▶ **Given data**
+---+

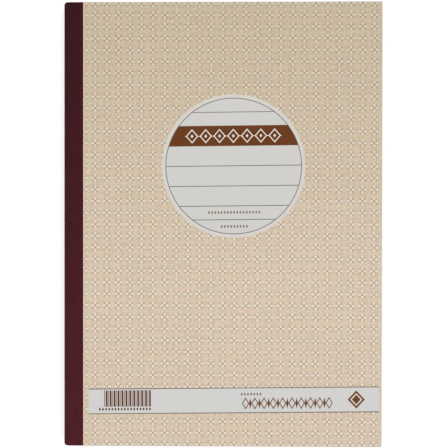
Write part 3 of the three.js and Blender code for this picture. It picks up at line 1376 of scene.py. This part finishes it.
@dataclass
class Perforation:
    """The line of cuts that parts each leaf from its stub.

    Its cuts are 2 mm from one to the next, a little coarser than real ones, so that they show.
    """

    at: Levels
    reach: float
    cut: float = 1.3
    tie: float = 0.7
    half_width: float = 0.12
    clear: float = 0.02

    def middles(self) -> np.ndarray:
        """The middle of every cut in y, evenly from tail to head.

        Returns:
            The middles.
        """
        pitch = self.cut + self.tie
        count = int(2 * self.reach // pitch) - 1
        return (np.arange(count) - (count - 1) / 2) * pitch

    def columns(self) -> np.ndarray:
        """The two sides of the cuts in x."""
        return np.array([self.at.crease - self.half_width, self.at.crease + self.half_width])

    def among(self, xs: np.ndarray) -> np.ndarray:
        """Columns with the cuts' two sides in place of those that lie between them or too near."""
        return merged(xs[np.abs(xs - self.at.crease) > self.half_width + self.clear], self.columns())

    def rows(self) -> np.ndarray:
        """Both ends of every cut in y."""
        return np.concatenate([self.middles() - self.cut / 2, self.middles() + self.cut / 2])

    def keep(self, xs: np.ndarray, ys: np.ndarray) -> np.ndarray:
        """Which cells of a grid are paper: all but those that lie in a cut.

        Args:
            xs: the grid's columns.
            ys: the grid's rows.

        Returns:
            True for paper, for each cell.
        """
        x, y = (xs[1:] + xs[:-1]) / 2, (ys[1:] + ys[:-1]) / 2
        across = np.abs(x - self.at.crease) < self.half_width
        along = np.abs(y[:, None] - self.middles()).min(1) < self.cut / 2
        return ~(across[:, None] & along)


@dataclass
class Leaf(TurningSheet):
    """A leaf of the first set with its stub, which turns at its perforation."""

    ply: Ply = Ply.ORIGINAL
    papers: list[Material] = field(default_factory=list)
    radius: float = PAPER_CORNER
    fine: float = 0.24
    coarse: float = 16.0

    def build(self) -> Piece:
        """Make the leaf, which lies level in the binding and climbs past the tape on to the shield.

        Returns:
            The leaf.
        """
        name = self.ply.value
        leaf_node, stub_node = f"set_01_{name}_leaf", f"set_01_{name}_stub"
        stub, leaf = millimetres(stub_node), millimetres(leaf_node)
        holes = Perforation(self.at, stub[1][1])
        xs = holes.among(self.columns(stub[0][0], leaf[1][0]))
        ys = corner_rows(stub[1][1], self.radius, holes.rows())
        lower = self.climb(xs, stub[0][2], leaf[0][2])
        places, keep = plan(xs, ys, self.radius), holes.keep(xs, ys)
        sheet = Sheet.level(places, lower, lower + PAPER, keep=keep, slots=(0, 1, 1))
        made = make_piece(f"first_set_{name}", [sheet], self.papers)
        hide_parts(leaf_node, stub_node)
        self.hang(made, f"{name}_leaf", leaf[0][2])
        return made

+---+

▶ **Exercise instructions**
Write out the data again, exactly and in full.

▶ **Output**
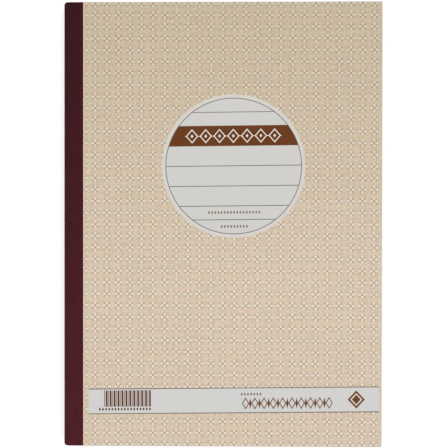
Write part 3 of the three.js and Blender code for this picture. It picks up at line 1376 of scene.py. This part finishes it.
@dataclass
class Perforation:
    """The line of cuts that parts each leaf from its stub.

    Its cuts are 2 mm from one to the next, a little coarser than real ones, so that they show.
    """

    at: Levels
    reach: float
    cut: float = 1.3
    tie: float = 0.7
    half_width: float = 0.12
    clear: float = 0.02

    def middles(self) -> np.ndarray:
        """The middle of every cut in y, evenly from tail to head.

        Returns:
            The middles.
        """
        pitch = self.cut + self.tie
        count = int(2 * self.reach // pitch) - 1
        return (np.arange(count) - (count - 1) / 2) * pitch

    def columns(self) -> np.ndarray:
        """The two sides of the cuts in x."""
        return np.array([self.at.crease - self.half_width, self.at.crease + self.half_width])

    def among(self, xs: np.ndarray) -> np.ndarray:
        """Columns with the cuts' two sides in place of those that lie between them or too near."""
        return merged(xs[np.abs(xs - self.at.crease) > self.half_width + self.clear], self.columns())

    def rows(self) -> np.ndarray:
        """Both ends of every cut in y."""
        return np.concatenate([self.middles() - self.cut / 2, self.middles() + self.cut / 2])

    def keep(self, xs: np.ndarray, ys: np.ndarray) -> np.ndarray:
        """Which cells of a grid are paper: all but those that lie in a cut.

        Args:
            xs: the grid's columns.
            ys: the grid's rows.

        Returns:
            True for paper, for each cell.
        """
        x, y = (xs[1:] + xs[:-1]) / 2, (ys[1:] + ys[:-1]) / 2
        across = np.abs(x - self.at.crease) < self.half_width
        along = np.abs(y[:, None] - self.middles()).min(1) < self.cut / 2
        return ~(across[:, None] & along)


@dataclass
class Leaf(TurningSheet):
    """A leaf of the first set with its stub, which turns at its perforation."""

    ply: Ply = Ply.ORIGINAL
    papers: list[Material] = field(default_factory=list)
    radius: float = PAPER_CORNER
    fine: float = 0.24
    coarse: float = 16.0

    def build(self) -> Piece:
        """Make the leaf, which lies level in the binding and climbs past the tape on to the shield.

        Returns:
            The leaf.
        """
        name = self.ply.value
        leaf_node, stub_node = f"set_01_{name}_leaf", f"set_01_{name}_stub"
        stub, leaf = millimetres(stub_node), millimetres(leaf_node)
        holes = Perforation(self.at, stub[1][1])
        xs = holes.among(self.columns(stub[0][0], leaf[1][0]))
        ys = corner_rows(stub[1][1], self.radius, holes.rows())
        lower = self.climb(xs, stub[0][2], leaf[0][2])
        places, keep = plan(xs, ys, self.radius), holes.keep(xs, ys)
        sheet = Sheet.level(places, lower, lower + PAPER, keep=keep, slots=(0, 1, 1))
        made = make_piece(f"first_set_{name}", [sheet], self.papers)
        hide_parts(leaf_node, stub_node)
        self.hang(made, f"{name}_leaf", leaf[0][2])
        return made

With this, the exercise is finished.